1. Argument: „N.“ bedeutet doch einfach nur „schwarz“ – Was habt ihr also?

An irgendeinem Punkt in der Diskussion rund um das Wort N.  kommt dieses Argument immer. So auch bei den Kommentaren zur taz-Kolumne. Der Leser/ die Leserin führt sogar noch die Wortherkunft auf, um den Punkt zu stärken.

Davon abgesehen, dass es bei der Benutzung von Begriffen auch um Deutungsmacht geht (dazu später mehr), wird hier ein Teil der Geschichte des Wortes als Argument genutzt und der Rest der Geschichte einfach ignoriert. N. ist untrennbar mit der Sklaverei und Kolonialismus verbunden. In dem Wort klingt ein ganz bestimmtes ideologisches Denkmuster mit, welches Menschen auf ihre Pigmente beschränkt, darüber Identitäten konstruiert und diese hierarchisch anordnet (allgemein Rassissmus genannt). Diese Konnotationen kann man nicht vom Wort trennen.

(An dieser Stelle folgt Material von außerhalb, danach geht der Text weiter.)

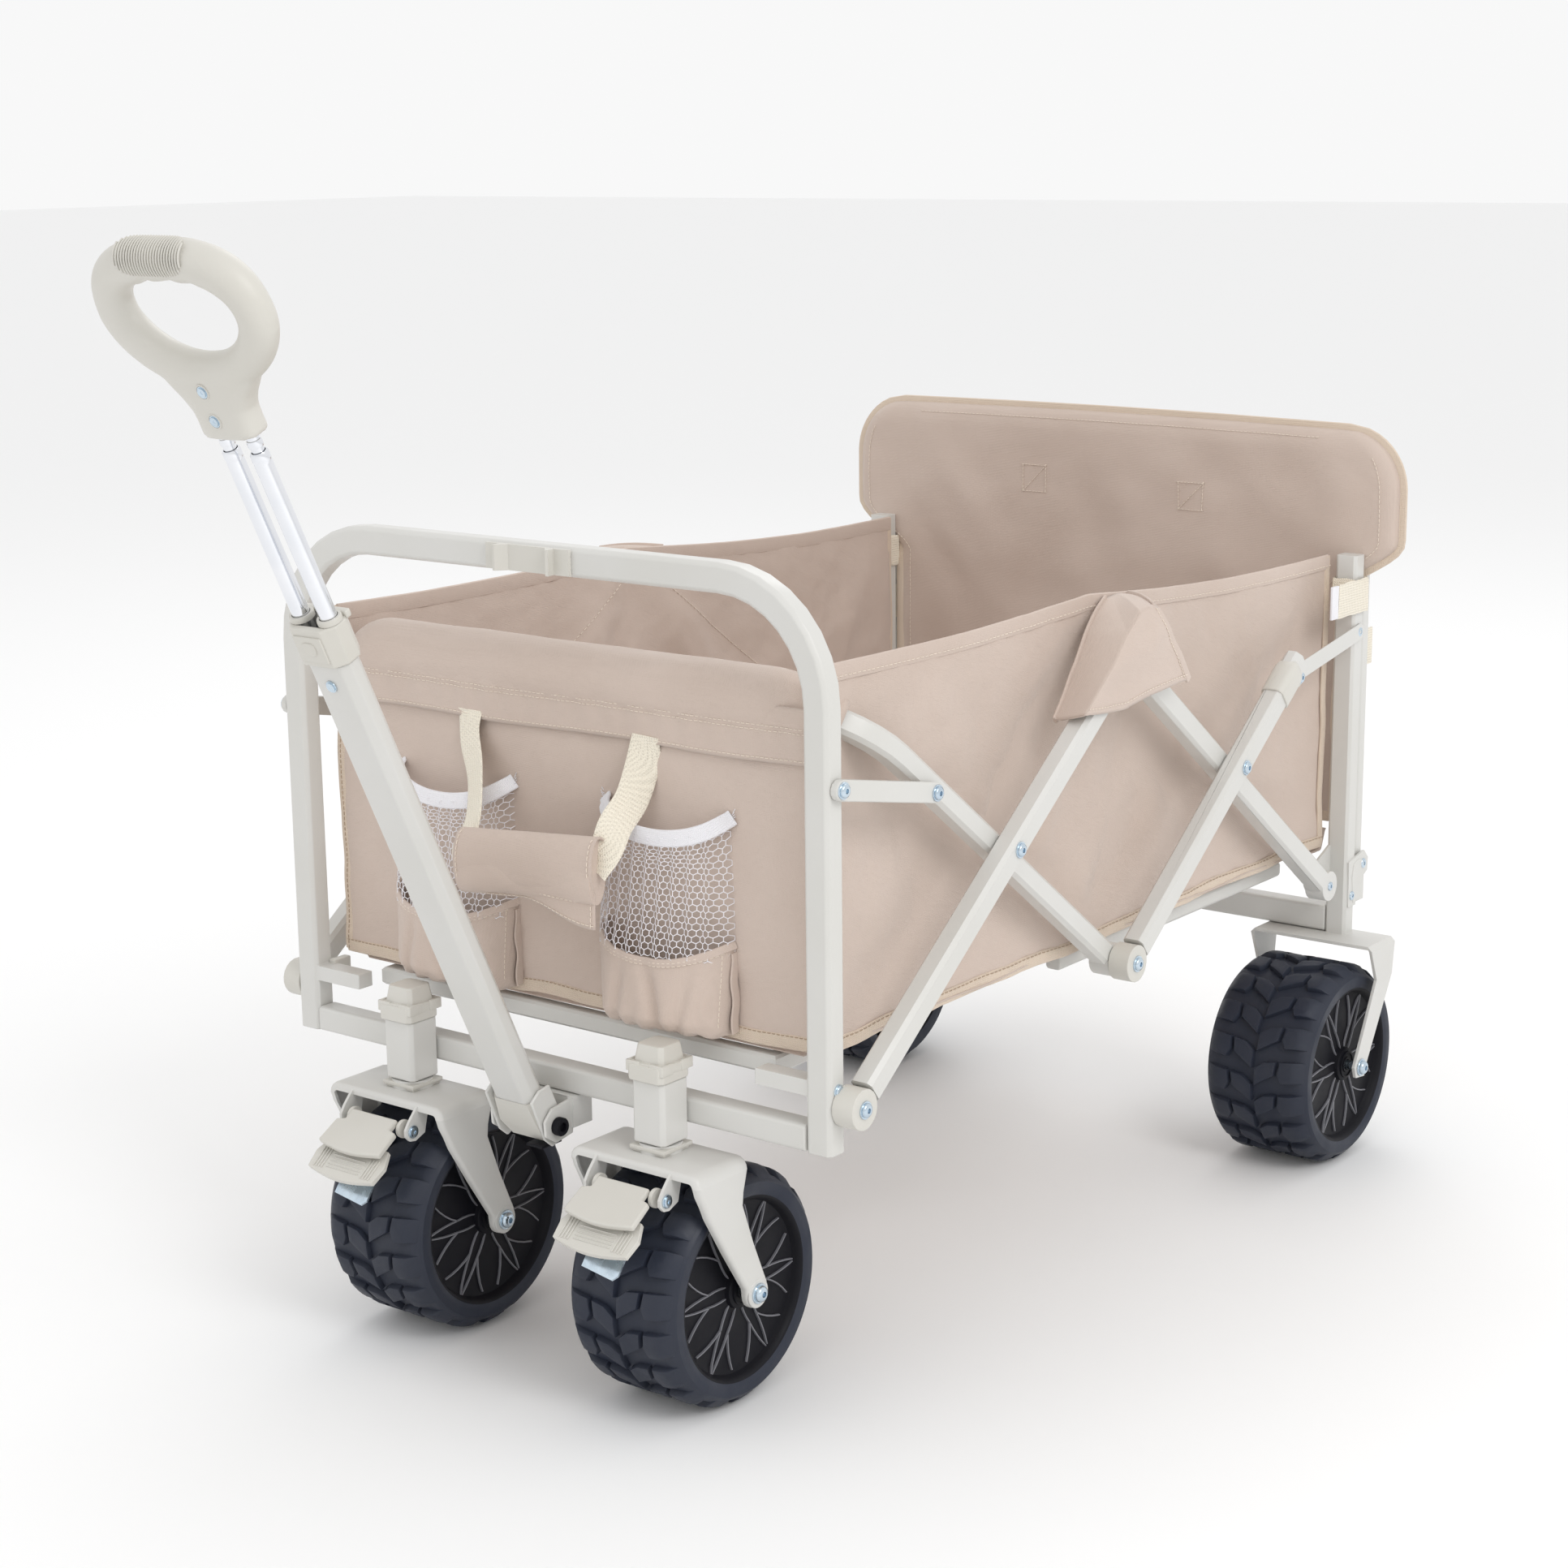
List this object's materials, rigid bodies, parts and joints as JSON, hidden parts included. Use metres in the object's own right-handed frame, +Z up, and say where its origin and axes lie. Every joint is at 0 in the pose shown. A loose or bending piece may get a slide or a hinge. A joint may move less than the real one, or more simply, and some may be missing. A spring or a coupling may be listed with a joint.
{
  "type": "folding beach cart",
  "caption": "Folding beach cart with a fabric basket on scissor side frames, wide sand wheels on swivel and fixed forks, a telescoping pull handle and a drop-down tailgate.",
  "frame": {"origin": "on the ground, under the middle of the whole cart including its leaning pull handle", "axes": "+X forward towards the pull handle, +Y to the cart's left, +Z up"},
  "size_m": [1.1719, 0.6166, 0.8642],
  "materials": {
    "cream_paint": "satin powder coat",
    "cream_plastic": "moulded, fine satin",
    "fabric": "coated polyester weave",
    "webbing": "woven polyester tape",
    "tyre": "moulded black rubber",
    "rim": "black moulded plastic",
    "chrome": "polished",
    "zinc": "clear zinc plate",
    "black_plastic": "black oxide"
  },
  "bodies": {
    "frame": {"front_hoop": "cream_paint", "front_crossbar": "cream_paint", "castor_sleeve_left": "cream_paint", "castor_sleeve_right": "cream_paint", "sleeve_cap_left": "cream_plastic", "sleeve_cap_right": "cream_plastic", "handle_bracket": "cream_paint", "handle_clip": "cream_plastic", "handle_pivot_bolt": "black_plastic"},
    "front_arms": {"front_arm_left": "cream_paint", "front_arm_right": "cream_paint", "front_knuckle_left": "cream_plastic", "front_knuckle_right": "cream_plastic"},
    "bag_hoop": {"bag_hoop": "cream_paint", "bag_front_roll": "fabric"},
    "rear_lower_arms": {"rear_lower_arm_left": "cream_paint", "rear_lower_arm_right": "cream_paint"},
    "rear_upper_arms": {"rear_upper_arm_left": "cream_paint", "rear_upper_arm_right": "cream_paint", "mid_knuckle_left": "cream_plastic", "mid_knuckle_right": "cream_plastic"},
    "front_struts": {"front_strut_left": "cream_paint", "front_strut_right": "cream_paint"},
    "rear_struts": {"rear_strut_left": "cream_paint", "rear_strut_right": "cream_paint"},
    "rear_frame": {"rear_post_left": "cream_paint", "rear_post_right": "cream_paint", "rear_crossbar": "cream_paint", "rear_axle_left": "zinc", "rear_axle_right": "zinc"},
    "bed_front": {"bed_front_frame": "cream_paint", "bed_pad_front": "fabric"},
    "bed_rear": {"bed_rear_frame": "cream_paint", "bed_pad_rear": "fabric"},
    "bag": {"bag_front": "fabric", "bag_side_left": "fabric", "bag_side_right": "fabric", "carry_handle": "webbing"},
    "tailgate": {"gate_tube": "cream_paint", "gate_cloth": "fabric"},
    "handle": {"handle_lug": "cream_plastic", "handle_tube": "cream_paint", "handle_collar": "cream_plastic"},
    "handle_latch": {"handle_latch": "cream_plastic"},
    "lower_rods": {"handle_lower_rods": "chrome"},
    "grip": {"grip": "cream_plastic"},
    "castor_left": {"castor_fork_left": "cream_paint", "castor_axle_left": "zinc"},
    "front_wheel_left": {"tyre_front_left": "tyre", "rim_front_left": "rim"},
    "rear_wheel_left": {"tyre_rear_left": "tyre", "rim_rear_left": "rim"},
    "brake_left": {"brake_pedal_left": "cream_plastic"},
    "castor_right": {"castor_fork_right": "cream_paint", "castor_axle_right": "zinc"},
    "front_wheel_right": {"tyre_front_right": "tyre", "rim_front_right": "rim"},
    "rear_wheel_right": {"tyre_rear_right": "tyre", "rim_rear_right": "rim"},
    "brake_right": {"brake_pedal_right": "cream_plastic"}
  },
  "joints": [
    {"name": "fold", "type": "hinge", "parent": "frame", "child": "front_arms", "pos_m": [0.2285, 0, 0.25], "axis": [0, 1, 0], "range_deg": [0, 35], "deforming": ["bag_side_left", "bag_side_right", "bed_pad_front", "bed_pad_rear", "bag_front_roll", "carry_handle"]},
    {"name": "front_cross", "type": "hinge", "parent": "front_arms", "child": "bag_hoop", "pos_m": [0.034, 0, 0.3955], "axis": [0, 1, 0], "range_deg": [-70.5, 0]},
    {"name": "apex", "type": "hinge", "parent": "front_arms", "child": "rear_lower_arms", "pos_m": [-0.13599, 0, 0.52268], "axis": [0, 1, 0], "range_deg": [-70.5, 0]},
    {"name": "rear_cross", "type": "hinge", "parent": "rear_lower_arms", "child": "rear_upper_arms", "pos_m": [-0.30599, 0, 0.3955], "axis": [0, 1, 0], "range_deg": [0, 70.5]},
    {"name": "rear_level", "type": "hinge", "parent": "rear_lower_arms", "child": "rear_frame", "pos_m": [-0.50049, 0, 0.25], "axis": [0, 1, 0], "range_deg": [0, 35.5]},
    {"name": "front_strut", "type": "hinge", "parent": "frame", "child": "front_struts", "pos_m": [0.235, 0, 0.476], "axis": [0, 1, 0], "range_deg": [0, 76.5]},
    {"name": "rear_strut", "type": "hinge", "parent": "rear_frame", "child": "rear_struts", "pos_m": [-0.5435, 0, 0.473], "axis": [0, 1, 0], "range_deg": [-69, 0]},
    {"name": "bed_front_fold", "type": "hinge", "parent": "frame", "child": "bed_front", "pos_m": [0.2105, 0, 0.262], "axis": [0, 1, 0], "range_deg": [0, 69.5]},
    {"name": "bed_rear_fold", "type": "hinge", "parent": "rear_frame", "child": "bed_rear", "pos_m": [-0.48249, 0, 0.262], "axis": [0, 1, 0], "range_deg": [-69.5, 0]},
    {"name": "bag_rise", "type": "slide", "parent": "frame", "child": "bag", "axis": [0, 0, 1], "range_m": [0, 0.159]},
    {"name": "tailgate_hinge", "type": "hinge", "parent": "rear_frame", "child": "tailgate", "pos_m": [-0.564, 0, 0.258], "axis": [0, -1, 0], "range_deg": [0, 95]},
    {"name": "handle_pitch", "type": "hinge", "parent": "frame", "child": "handle", "pos_m": [0.2635, 0, 0.196], "axis": [0, 1, 0], "range_deg": [-15, 60]},
    {"name": "latch_slide", "type": "slide", "parent": "handle", "child": "handle_latch", "axis": [0.4274, 0, 0.9041], "range_m": [0, 0.004], "stiffness_N_per_m": 400},
    {"name": "lower_rod_slide", "type": "slide", "parent": "handle", "child": "lower_rods", "axis": [0.4274, 0, 0.9041], "range_m": [-0.125, 0]},
    {"name": "upper_rod_slide", "type": "slide", "parent": "lower_rods", "child": "grip", "axis": [0.4274, 0, 0.9041], "range_m": [0, 0.12]},
    {"name": "castor_swivel_left", "type": "hinge", "parent": "frame", "child": "castor_left", "pos_m": [0.2598, 0.1245, 0], "axis": [0, 0, 1], "continuous": true},
    {"name": "front_wheel_spin_left", "type": "hinge", "parent": "castor_left", "child": "front_wheel_left", "pos_m": [0.2258, 0.1245, 0.09], "axis": [0, 1, 0], "continuous": true},
    {"name": "rear_wheel_spin_left", "type": "hinge", "parent": "rear_frame", "child": "rear_wheel_left", "pos_m": [-0.496, 0.242, 0.09], "axis": [0, 1, 0], "continuous": true},
    {"name": "brake_press_left", "type": "hinge", "parent": "castor_left", "child": "brake_left", "pos_m": [0.2975, 0.1245, 0.177], "axis": [0, 1, 0], "range_deg": [0, 16]},
    {"name": "castor_swivel_right", "type": "hinge", "parent": "frame", "child": "castor_right", "pos_m": [0.2598, -0.1245, 0], "axis": [0, 0, 1], "continuous": true},
    {"name": "front_wheel_spin_right", "type": "hinge", "parent": "castor_right", "child": "front_wheel_right", "pos_m": [0.2258, -0.1245, 0.09], "axis": [0, 1, 0], "continuous": true},
    {"name": "rear_wheel_spin_right", "type": "hinge", "parent": "rear_frame", "child": "rear_wheel_right", "pos_m": [-0.496, -0.242, 0.09], "axis": [0, 1, 0], "continuous": true},
    {"name": "brake_press_right", "type": "hinge", "parent": "castor_right", "child": "brake_right", "pos_m": [0.2975, -0.1245, 0.177], "axis": [0, 1, 0], "range_deg": [0, 16]}
  ],
  "couplings": [
    {"joint": "front_cross", "follows": "fold", "ratio": -2},
    {"joint": "apex", "follows": "fold", "ratio": -2},
    {"joint": "rear_cross", "follows": "fold", "ratio": 2},
    {"joint": "rear_level", "follows": "fold", "ratio": 1},
    {"joint": "front_strut", "follows": "fold", "ratio": 2.15},
    {"joint": "rear_strut", "follows": "fold", "ratio": -1.95},
    {"joint": "bed_front_fold", "follows": "fold", "ratio": 1.971},
    {"joint": "bed_rear_fold", "follows": "fold", "ratio": -1.971},
    {"joint": "bag_rise", "follows": "fold", "m_per_rad": 0.2586}
  ]
}
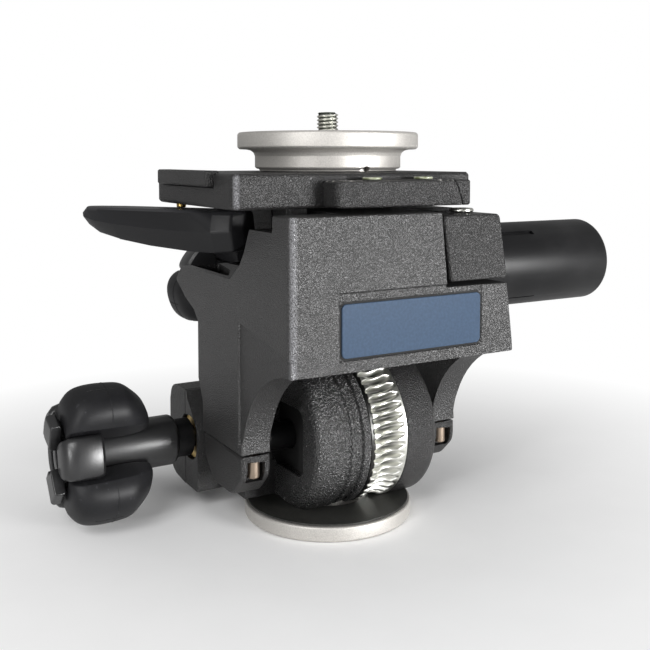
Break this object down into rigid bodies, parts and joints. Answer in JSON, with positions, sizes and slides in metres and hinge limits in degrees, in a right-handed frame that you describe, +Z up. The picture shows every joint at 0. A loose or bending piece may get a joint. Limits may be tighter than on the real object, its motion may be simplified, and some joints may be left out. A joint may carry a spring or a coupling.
{
  "type": "geared tripod head",
  "caption": "Geared camera support head: knobs turn worms that pan a drum on a round base and tilt a housing round it, under a quick release plate.",
  "frame": {"origin": "on the pan axis, at the bottom face of the base disc", "axes": "+Z up along the pan axis, +X along the tilt axis towards the spring tube, the nameplate faces -Y"},
  "size_m": [0.247, 0.1741, 0.1795],
  "materials": {
    "cast_black": "stippled satin black paint on cast aluminium",
    "grey_metal": "fine matt turned, clear anodised",
    "zinc": "bright zinc plate, slightly green",
    "steel": "machined",
    "brass": "machined",
    "black_plastic": "fine grained black",
    "rubber": "soft matt dark grey",
    "plate_blue": "satin blue-grey",
    "washer": "black",
    "vial": "clear"
  },
  "bodies": {
    "base": {"base_disc": "grey_metal", "friction_washer": "washer", "pan_post": "steel", "pan_wheel": "brass"},
    "pan_body": {"drum_casting": "cast_black", "drum_end_shell": "cast_black", "tilt_ring_gear": "zinc", "trunnion_left": "steel", "trunnion_right": "steel", "gearbox_cover": "cast_black", "gearbox_screw_1": "steel", "gearbox_screw_2": "steel", "gearbox_screw_3": "steel", "gearbox_screw_4": "steel", "pan_shaft_bush": "brass"},
    "pan_drive": {"pan_knob_sleeve": "black_plastic", "pan_knob_core": "black_plastic", "pan_knob_screw": "steel", "pan_knob_lobe_1": "rubber", "pan_knob_lobe_2": "rubber", "pan_knob_lobe_3": "rubber", "pan_knob_shaft": "steel"},
    "pan_worm": {"pan_worm": "steel"},
    "tilt_body": {"tilt_housing": "cast_black", "ear_cap_left": "cast_black", "ear_cap_right": "cast_black", "ear_screw_left_front": "brass", "ear_screw_right_front": "brass", "nameplate": "plate_blue", "corner_cover": "cast_black", "corner_cover_screw": "zinc", "spring_tube": "black_plastic", "tilt_gear_cover": "cast_black", "platform": "cast_black", "side_rail": "cast_black", "front_jaw": "cast_black", "jaw_end": "cast_black", "level_vial_1": "vial", "level_vial_2": "vial", "camera_plate": "grey_metal", "camera_stud": "zinc"},
    "tilt_worm": {"tilt_worm": "steel"},
    "tilt_drive": {"tilt_knob_sleeve": "black_plastic", "tilt_knob_core": "black_plastic", "tilt_knob_screw": "steel", "tilt_knob_lobe_1": "rubber", "tilt_knob_lobe_2": "rubber", "tilt_knob_lobe_3": "rubber", "tilt_knob_shaft": "steel"},
    "lever": {"release_lever": "black_plastic", "lever_screw": "steel"},
    "catch": {"safety_catch": "brass"}
  },
  "joints": [
    {"name": "pan_turn", "type": "hinge", "parent": "base", "child": "pan_body", "pos_m": [0, 0, 0.03], "axis": [0, 0, 1], "continuous": true},
    {"name": "pan_worm_turn", "type": "hinge", "parent": "pan_body", "child": "pan_worm", "pos_m": [0, 0.0224, 0.03], "axis": [1, 0, 0], "continuous": true},
    {"name": "pan_knob_turn", "type": "hinge", "parent": "pan_body", "child": "pan_drive", "pos_m": [-0.08, 0.038, 0.0313], "axis": [1, 0, 0], "continuous": true},
    {"name": "tilt_turn", "type": "hinge", "parent": "pan_body", "child": "tilt_body", "pos_m": [0, 0.003, 0.0365], "axis": [1, 0, 0], "range_deg": [-20, 90]},
    {"name": "tilt_worm_turn", "type": "hinge", "parent": "tilt_body", "child": "tilt_worm", "pos_m": [0.01355, 0, 0.0761], "axis": [0, 1, 0], "range_deg": [-961, 4321]},
    {"name": "tilt_knob_turn", "type": "hinge", "parent": "tilt_body", "child": "tilt_drive", "pos_m": [-0.009, 0.08, 0.094], "axis": [0, 1, 0], "range_deg": [-2161, 481]},
    {"name": "lever_turn", "type": "hinge", "parent": "tilt_body", "child": "lever", "pos_m": [-0.047, 0.005, 0.128], "axis": [0, 0, 1], "range_deg": [0, 50]},
    {"name": "catch_slide", "type": "slide", "parent": "tilt_body", "child": "catch", "axis": [0, 0, 1], "range_m": [0, 0.0015], "stiffness_N_per_m": 200}
  ],
  "couplings": [
    {"joint": "pan_worm_turn", "follows": "pan_turn", "ratio": 28},
    {"joint": "pan_knob_turn", "follows": "pan_turn", "ratio": -28},
    {"joint": "tilt_worm_turn", "follows": "tilt_turn", "ratio": 48},
    {"joint": "tilt_knob_turn", "follows": "tilt_turn", "ratio": -24}
  ]
}
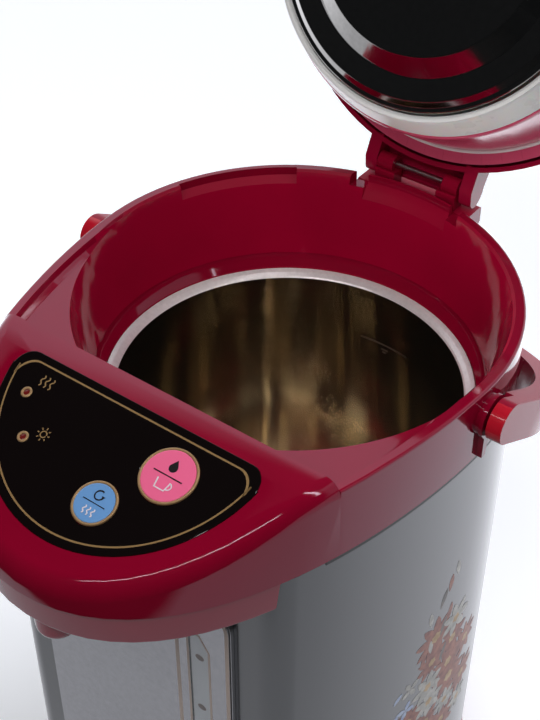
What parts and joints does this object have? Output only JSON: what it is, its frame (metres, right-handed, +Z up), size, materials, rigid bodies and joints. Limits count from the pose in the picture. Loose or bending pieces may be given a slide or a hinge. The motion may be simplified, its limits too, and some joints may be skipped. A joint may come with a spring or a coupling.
{
  "type": "electric thermo pot",
  "caption": "Electric hot-water pot with a hinged lid, sloped push-button nose over a pump spout, water gauge and a bail handle.",
  "frame": {"origin": "centre of the base on the pot's axis, at the height of the table", "axes": "+X to the right of someone facing the pot's front, -Y to the front (the nose and spout), +Z up"},
  "size_m": [0.2396, 0.3904, 0.5519],
  "materials": {
    "body_metal": "satin dark grey paint",
    "panel_metal": "satin lighter grey",
    "burgundy_plastic": "moulded, semi-gloss",
    "burgundy_dark": "moulded, semi-gloss, darker",
    "plate_black": "glossy black with a thin gold line",
    "gold_trim": "bright gold plated",
    "pink_button": "glossy",
    "blue_button": "glossy",
    "pot_steel": "polished and drawn",
    "plate_steel": "polished",
    "clear_plastic": "clear, smooth",
    "white_plastic": "smooth",
    "soft_white": "translucent silicone",
    "black_plastic": "fine grain",
    "rubber_black": "matt",
    "board_green": "coated board",
    "heater_alloy": "as cast",
    "mica_band": "wound band",
    "bolt_steel": "plain"
  },
  "bodies": {
    "housing": {"body_shell": "body_metal", "front_panel": "panel_metal", "gauge_window": "clear_plastic", "gauge_tube": "clear_plastic", "gauge_back": "white_plastic", "collar": "burgundy_plastic", "nose_cover": "burgundy_dark", "spout": "burgundy_dark", "control_plate": "plate_black", "lamp_lenses": "gold_trim", "control_board": "board_green", "tact_switches": "black_plastic", "inner_pot": "pot_steel", "pot_gasket": "soft_white", "heater_plate": "heater_alloy", "band_heater": "mica_band", "thermostat": "white_plastic", "pump": "white_plastic", "pump_motor": "bolt_steel", "inlet_hose": "soft_white", "riser_hose": "soft_white", "outlet_hose": "soft_white", "mains_board": "board_green", "base_ring": "burgundy_plastic", "bottom_plate": "black_plastic", "base_screws": "bolt_steel", "mains_inlet": "black_plastic", "inlet_pins": "bolt_steel", "nose_screws": "bolt_steel", "hinge_pin": "bolt_steel", "turntable_screw": "bolt_steel"},
    "lid": {"lid_shell": "burgundy_plastic", "lid_liner": "burgundy_plastic", "lid_ring": "soft_white", "lid_seal": "soft_white", "lid_plate": "plate_steel", "steam_valve": "white_plastic", "lid_screws": "bolt_steel", "lever_pin": "bolt_steel"},
    "lid_lever": {"lid_lever": "burgundy_dark"},
    "turntable": {"turntable": "black_plastic", "turntable_feet": "rubber_black"},
    "handle": {"handle_bail": "burgundy_plastic"},
    "dispense_button": {"dispense_button": "pink_button"},
    "reboil_button": {"reboil_button": "blue_button"}
  },
  "joints": [
    {"name": "lid_hinge", "type": "hinge", "parent": "housing", "child": "lid", "pos_m": [0, 0.1135, 0.349], "axis": [1, 0, 0], "range_deg": [0, 116]},
    {"name": "lid_lever_pivot", "type": "hinge", "parent": "lid", "child": "lid_lever", "pos_m": [0, 0.19989, 0.51882], "axis": [1, 0, 0], "range_deg": [0, 35], "stiffness_Nm_per_rad": 0.02, "springref_deg": -20.05},
    {"name": "handle_swing", "type": "hinge", "parent": "housing", "child": "handle", "pos_m": [0, -0.0045, 0.329], "axis": [1, 0, 0], "range_deg": [0, 34]},
    {"name": "dispense_press", "type": "slide", "parent": "housing", "child": "dispense_button", "axis": [0, 0.342, -0.9397], "range_m": [0, 0.0008], "stiffness_N_per_m": 600, "springref_m": -0.001},
    {"name": "reboil_press", "type": "slide", "parent": "housing", "child": "reboil_button", "axis": [0, 0.342, -0.9397], "range_m": [0, 0.0008], "stiffness_N_per_m": 600, "springref_m": -0.001},
    {"name": "base_swivel", "type": "hinge", "parent": "housing", "child": "turntable", "pos_m": [0, 0, 0], "axis": [0, 0, 1], "continuous": true}
  ]
}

Eben deshalb darf man jemanden, der eine/n Schwarze/n als N. bezeichnet, Rassisten nennen (Urteil des Amtsgerichtes Schwäbisch Hall).

Wer mehr über dieses Wort und andere Begriffe erfahren möchte, empfehle ich „Afrika und die deutsche Sprache“ herausgegeben von Susan Arndt und Antje Hornscheidt.

2. Argument: Der parodiert doch nur die BILD.

Ja ja, so eine BILD-Parodie ist ein totaler Spaß. Vor allem für den Autor/ die Autorin. Einmal so richtig vom Leder ziehen. Witze, die sonst zu flach scheinen, können endlich mal gebracht werden. Und nicht differenzieren zu müssen, ist wirklich sehr entspannend. Aus diesen Gründen nutzen Schülerzeitungen diesen Stil hin und wieder sehr gern. Aber muss darum eine Tageszeitung mit bezahlten Mitarbeitern das ganze über mehrere Wochen ziehen? Hören Witze mit der Wiederholung nicht auf witzig zu sein (Gegeben der Fall, dass sie jemals witzig waren)? Und rechtfertigt das überzogene Nachahmen von diskriminierenden Inhalten das Wiedergeben solcher Inhalte? Meiner Meinung nach nicht. Viele meiner Argumente werde ich noch auflisten. Hier aber schonmal ein erstes: Die taz zeigt also eine WM-lang, wie sie die BILD-Berichterstatung (und das Stammtischgeschwätz vielleicht) auffasst. Ja. Sollte die taz-Redaktion nicht annehmen, dass ihre Leserschaft eine gewisse Meinung zur BILD-Berichterstattung hat? Muss man diese Berichterstattung also nachspielen? Nein. Und damit wäre der harmloseste Vorwurf an die taz: Langweilig! Aber gut, langweilig bleibt es ja leider nicht allein. Weiter also zum Thema Rassissmus und Co.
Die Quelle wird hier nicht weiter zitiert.